No one wants to think the worst, but it can be life-saving in the event of an accident.
That’s why one of the first steps I’ve recently taken is to remove those coats once we are in the car. I’ve also made it a point to educate my spouse about it too…and although inconvenient, he has made it a habit too!
Then of course, you’ll want to ensure they are actually strapped in correctly with a 5-point harness. A 5-point harness is the standard car seat straps, that includes two straps over each shoulder and two straps around the waist that meet at the center to buckle. The buckle should meet right above the heart — not at the waist (which kids may sometimes prefer!).
And don’t assume every caretaker knows how to properly use the buckle — oftentimes grandparents or older babysitters don’t know how it all is supposed to work – so show them!
What are some alternatives to wearing a coat in a carseat?
If you need simple alternatives to wearing a coat for the loading and unloading routine, here are some great ideas.
Turn the heat up.
This one’s a no-brainer. When it’s cold, you obviously want to make sure the car is warm. So turn up the heat and make sure the temperature is comfortable for everyone. With larger vehicles like my minivan, I realize the back temperatures aren’t always the same as the front — even with the controls as my fingertips. So every now and then I take a walk to the back seat where baby is strapped in and check it out for myself — making sure to see if the vent blowing air is open or closed.
If you have a remote control, you may also be able to start the car while you’re indoors getting everyone ready — this makes taking off your bulky winter coat MUCH EASIER when you step into a toasty warm car!
Use a blanket.
Instead of wearing a puffy coat, take a large warm blanket like this with you — many kids already have a favorite blanket they like to tote around the house so usually they don’t make a fuss about snuggling in once buckled up.
Wear coats backwards.
Another easy tip to help keep the kiddos warm in the car is simply putting the coats on backwards once strapped in. This is probably one of the more convenient ways to stay warm since you already have the coats handy and need a place to store them while driving.

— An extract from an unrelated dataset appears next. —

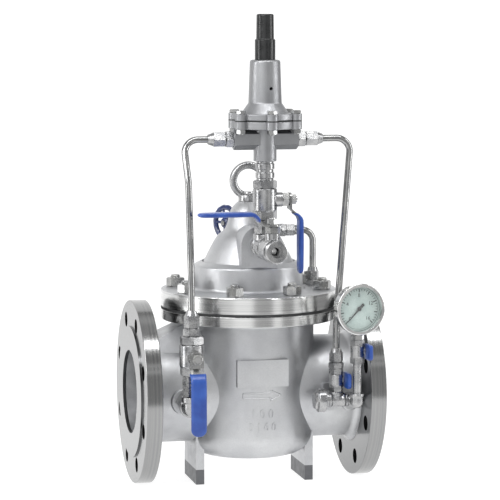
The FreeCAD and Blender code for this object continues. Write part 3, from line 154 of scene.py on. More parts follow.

Consider a car seat poncho.
If you haven’t seen these before, you better check them out! A car seat poncho is exactly what it sounds like: a warm poncho often made of terry-cloth material that kids can wear over the car seat to keep them safe. It is NOT bulky and fits right over their heads for easy access. It’s basically a blanket that kids can wear as they walk to the car AND keep on in the car because it stays OVER the seatbelt straps!
Use a sweater or light jacket.
Sometimes it may just be easier to have the kids wear a warm sweater or thin fleece jacket when in the car. They are great for several reasons. First they can still keep your kids warm in the car without having to deal with putting on and taking off a a coat in the car. Second, they are not super bulky like a winter coat making them much safer alternatives in the car.
But one of my favorite reasons for going with a fleece jacket is when it comes to baby. Because the baby is typically already in the carseat before we get into the car (Thank God for click-connect carseat technology!) I don’t have to follow the same procedure of putting-on-a-coat-and-taking-it-off that I do with my 2 and 4 year olds. Instead, he just wears this thinner microfleece body jacket that is super warm, yet not super bulky like a standard winter coat. It makes life so much easier when you have three boys to load into the car.
Those extra minutes you take to remove coats in the car ride can be such a hassle. Your kids may fuss, you may be short on time and it just isn’t as convenient as keeping them on…but they can literally be life-changing.
It’s something I will always keep in mind during the cold winter months.